THE TASK: Return, word for word, every line that follows.

>> Begin DATASET EXTRACT

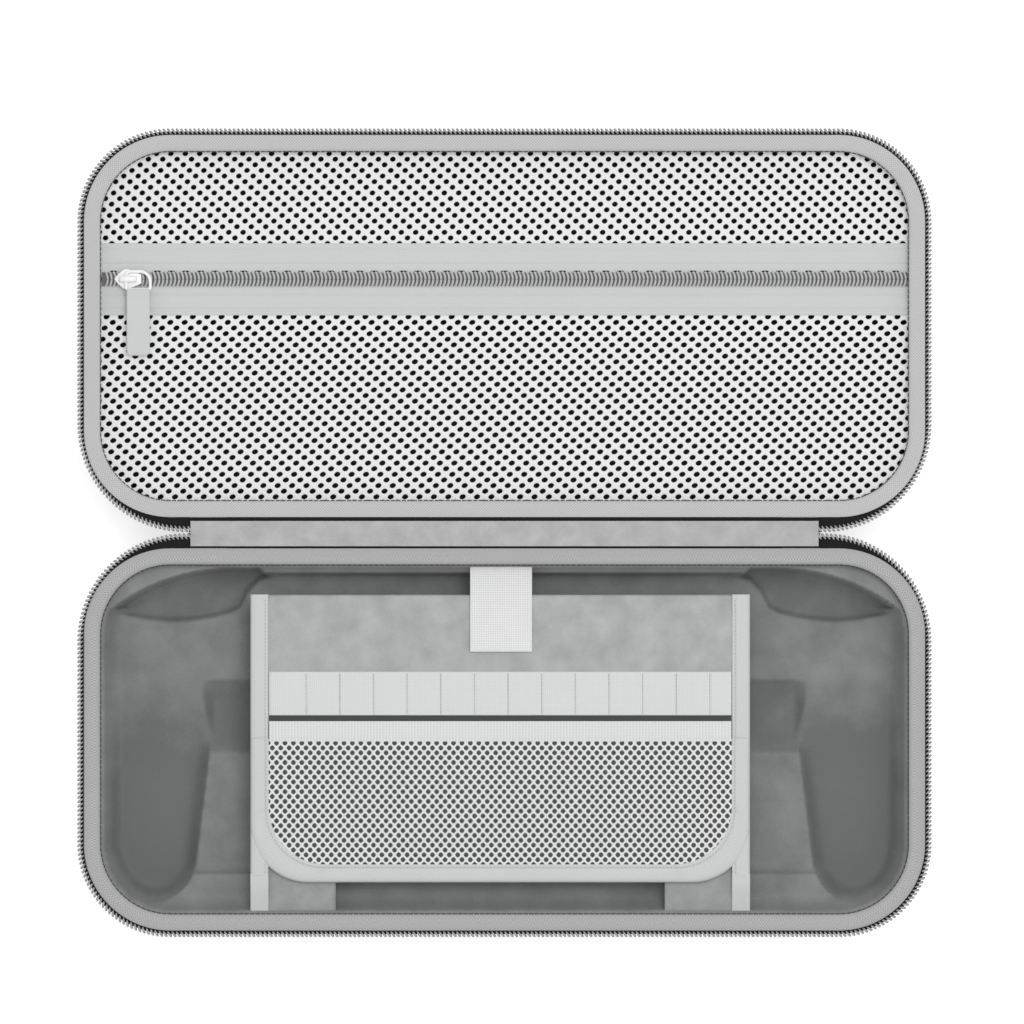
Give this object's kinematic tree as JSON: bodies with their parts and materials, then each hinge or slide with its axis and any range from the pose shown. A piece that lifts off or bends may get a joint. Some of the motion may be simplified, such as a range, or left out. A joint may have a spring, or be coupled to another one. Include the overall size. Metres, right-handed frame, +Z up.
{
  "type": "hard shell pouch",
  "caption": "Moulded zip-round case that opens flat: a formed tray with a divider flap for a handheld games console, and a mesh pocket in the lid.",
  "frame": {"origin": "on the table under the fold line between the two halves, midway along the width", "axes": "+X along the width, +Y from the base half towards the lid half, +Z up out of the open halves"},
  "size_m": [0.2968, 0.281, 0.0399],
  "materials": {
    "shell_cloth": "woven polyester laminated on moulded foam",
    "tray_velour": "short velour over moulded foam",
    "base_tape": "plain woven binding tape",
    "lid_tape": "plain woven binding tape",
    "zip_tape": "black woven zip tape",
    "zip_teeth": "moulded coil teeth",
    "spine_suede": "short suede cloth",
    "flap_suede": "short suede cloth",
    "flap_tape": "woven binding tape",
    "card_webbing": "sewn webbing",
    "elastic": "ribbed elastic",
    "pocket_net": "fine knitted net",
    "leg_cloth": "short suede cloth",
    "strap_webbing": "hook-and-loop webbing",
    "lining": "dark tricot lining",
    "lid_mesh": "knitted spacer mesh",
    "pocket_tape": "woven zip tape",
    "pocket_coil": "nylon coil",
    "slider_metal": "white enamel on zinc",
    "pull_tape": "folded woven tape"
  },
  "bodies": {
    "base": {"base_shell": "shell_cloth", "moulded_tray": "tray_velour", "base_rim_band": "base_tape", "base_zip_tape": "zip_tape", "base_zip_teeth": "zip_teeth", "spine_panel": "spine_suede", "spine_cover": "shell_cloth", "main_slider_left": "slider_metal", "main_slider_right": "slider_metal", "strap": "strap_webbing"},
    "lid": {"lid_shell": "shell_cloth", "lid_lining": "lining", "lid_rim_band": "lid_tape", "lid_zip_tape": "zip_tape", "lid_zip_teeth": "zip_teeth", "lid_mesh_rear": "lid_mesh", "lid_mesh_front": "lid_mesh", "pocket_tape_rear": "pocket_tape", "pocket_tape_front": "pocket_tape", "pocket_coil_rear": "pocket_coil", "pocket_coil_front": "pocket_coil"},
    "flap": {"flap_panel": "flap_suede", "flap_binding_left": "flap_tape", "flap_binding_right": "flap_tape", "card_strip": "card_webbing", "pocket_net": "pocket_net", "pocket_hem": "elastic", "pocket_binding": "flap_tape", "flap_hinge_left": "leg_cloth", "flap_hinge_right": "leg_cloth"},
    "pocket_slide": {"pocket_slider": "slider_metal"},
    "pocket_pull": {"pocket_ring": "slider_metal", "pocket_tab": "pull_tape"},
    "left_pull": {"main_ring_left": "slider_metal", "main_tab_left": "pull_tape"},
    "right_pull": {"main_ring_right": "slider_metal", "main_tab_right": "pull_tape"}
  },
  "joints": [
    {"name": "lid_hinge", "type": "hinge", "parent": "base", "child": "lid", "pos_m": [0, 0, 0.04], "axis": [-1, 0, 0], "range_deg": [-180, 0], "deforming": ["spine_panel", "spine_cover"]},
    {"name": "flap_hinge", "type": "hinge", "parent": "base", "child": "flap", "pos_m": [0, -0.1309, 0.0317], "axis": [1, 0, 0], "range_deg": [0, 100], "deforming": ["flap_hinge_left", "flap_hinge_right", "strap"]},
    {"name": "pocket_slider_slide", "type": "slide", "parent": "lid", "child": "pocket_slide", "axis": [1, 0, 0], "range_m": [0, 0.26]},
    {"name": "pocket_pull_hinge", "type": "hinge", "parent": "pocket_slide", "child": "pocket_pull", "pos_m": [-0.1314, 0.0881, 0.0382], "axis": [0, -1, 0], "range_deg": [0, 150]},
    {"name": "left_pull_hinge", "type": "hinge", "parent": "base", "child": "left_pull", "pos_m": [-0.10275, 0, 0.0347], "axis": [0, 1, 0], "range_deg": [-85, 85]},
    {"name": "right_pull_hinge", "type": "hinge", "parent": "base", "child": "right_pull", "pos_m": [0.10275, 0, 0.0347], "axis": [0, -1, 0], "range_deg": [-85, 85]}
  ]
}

>> End DATASET EXTRACT

ANSWER BELOW:
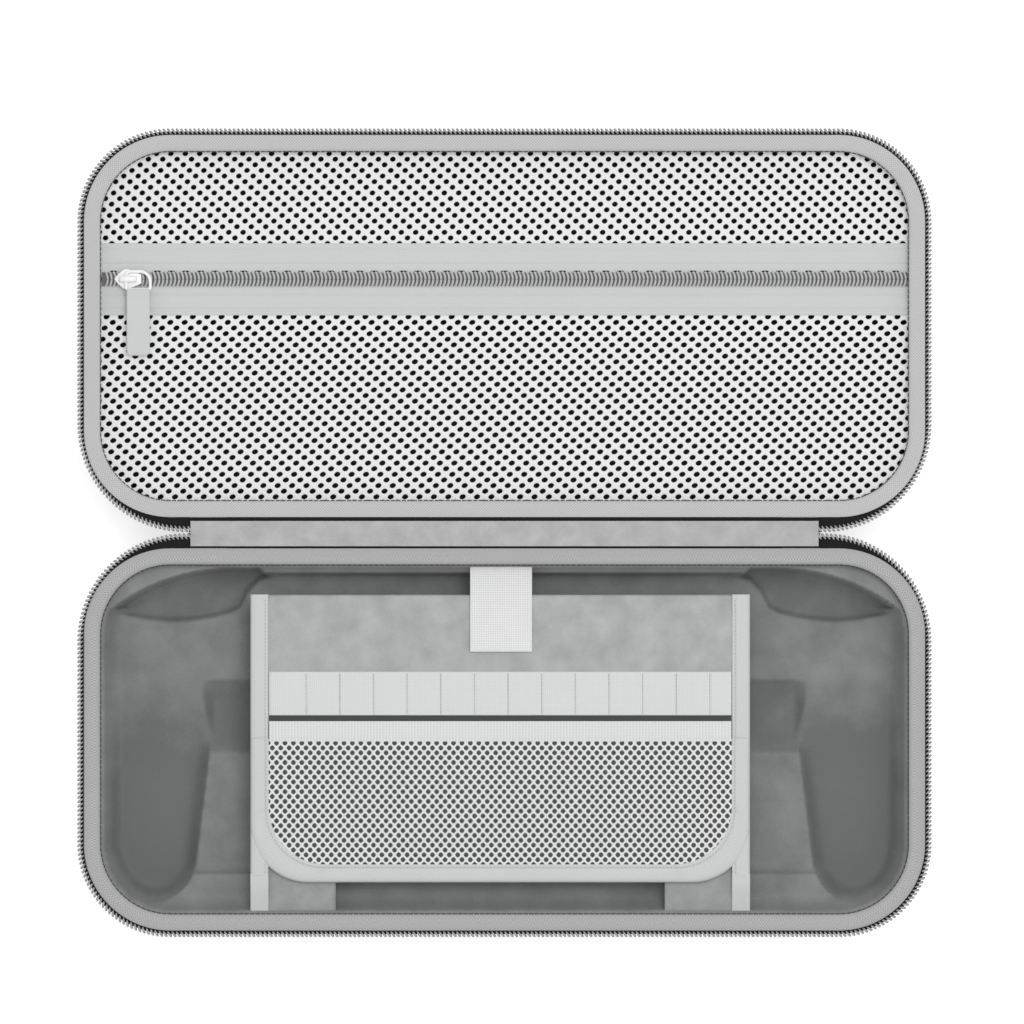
Give this object's kinematic tree as JSON: bodies with their parts and materials, then each hinge or slide with its axis and any range from the pose shown. A piece that lifts off or bends may get a joint. Some of the motion may be simplified, such as a range, or left out. A joint may have a spring, or be coupled to another one. Include the overall size. Metres, right-handed frame, +Z up.
{
  "type": "hard shell pouch",
  "caption": "Moulded zip-round case that opens flat: a formed tray with a divider flap for a handheld games console, and a mesh pocket in the lid.",
  "frame": {"origin": "on the table under the fold line between the two halves, midway along the width", "axes": "+X along the width, +Y from the base half towards the lid half, +Z up out of the open halves"},
  "size_m": [0.2968, 0.281, 0.0399],
  "materials": {
    "shell_cloth": "woven polyester laminated on moulded foam",
    "tray_velour": "short velour over moulded foam",
    "base_tape": "plain woven binding tape",
    "lid_tape": "plain woven binding tape",
    "zip_tape": "black woven zip tape",
    "zip_teeth": "moulded coil teeth",
    "spine_suede": "short suede cloth",
    "flap_suede": "short suede cloth",
    "flap_tape": "woven binding tape",
    "card_webbing": "sewn webbing",
    "elastic": "ribbed elastic",
    "pocket_net": "fine knitted net",
    "leg_cloth": "short suede cloth",
    "strap_webbing": "hook-and-loop webbing",
    "lining": "dark tricot lining",
    "lid_mesh": "knitted spacer mesh",
    "pocket_tape": "woven zip tape",
    "pocket_coil": "nylon coil",
    "slider_metal": "white enamel on zinc",
    "pull_tape": "folded woven tape"
  },
  "bodies": {
    "base": {"base_shell": "shell_cloth", "moulded_tray": "tray_velour", "base_rim_band": "base_tape", "base_zip_tape": "zip_tape", "base_zip_teeth": "zip_teeth", "spine_panel": "spine_suede", "spine_cover": "shell_cloth", "main_slider_left": "slider_metal", "main_slider_right": "slider_metal", "strap": "strap_webbing"},
    "lid": {"lid_shell": "shell_cloth", "lid_lining": "lining", "lid_rim_band": "lid_tape", "lid_zip_tape": "zip_tape", "lid_zip_teeth": "zip_teeth", "lid_mesh_rear": "lid_mesh", "lid_mesh_front": "lid_mesh", "pocket_tape_rear": "pocket_tape", "pocket_tape_front": "pocket_tape", "pocket_coil_rear": "pocket_coil", "pocket_coil_front": "pocket_coil"},
    "flap": {"flap_panel": "flap_suede", "flap_binding_left": "flap_tape", "flap_binding_right": "flap_tape", "card_strip": "card_webbing", "pocket_net": "pocket_net", "pocket_hem": "elastic", "pocket_binding": "flap_tape", "flap_hinge_left": "leg_cloth", "flap_hinge_right": "leg_cloth"},
    "pocket_slide": {"pocket_slider": "slider_metal"},
    "pocket_pull": {"pocket_ring": "slider_metal", "pocket_tab": "pull_tape"},
    "left_pull": {"main_ring_left": "slider_metal", "main_tab_left": "pull_tape"},
    "right_pull": {"main_ring_right": "slider_metal", "main_tab_right": "pull_tape"}
  },
  "joints": [
    {"name": "lid_hinge", "type": "hinge", "parent": "base", "child": "lid", "pos_m": [0, 0, 0.04], "axis": [-1, 0, 0], "range_deg": [-180, 0], "deforming": ["spine_panel", "spine_cover"]},
    {"name": "flap_hinge", "type": "hinge", "parent": "base", "child": "flap", "pos_m": [0, -0.1309, 0.0317], "axis": [1, 0, 0], "range_deg": [0, 100], "deforming": ["flap_hinge_left", "flap_hinge_right", "strap"]},
    {"name": "pocket_slider_slide", "type": "slide", "parent": "lid", "child": "pocket_slide", "axis": [1, 0, 0], "range_m": [0, 0.26]},
    {"name": "pocket_pull_hinge", "type": "hinge", "parent": "pocket_slide", "child": "pocket_pull", "pos_m": [-0.1314, 0.0881, 0.0382], "axis": [0, -1, 0], "range_deg": [0, 150]},
    {"name": "left_pull_hinge", "type": "hinge", "parent": "base", "child": "left_pull", "pos_m": [-0.10275, 0, 0.0347], "axis": [0, 1, 0], "range_deg": [-85, 85]},
    {"name": "right_pull_hinge", "type": "hinge", "parent": "base", "child": "right_pull", "pos_m": [0.10275, 0, 0.0347], "axis": [0, -1, 0], "range_deg": [-85, 85]}
  ]
}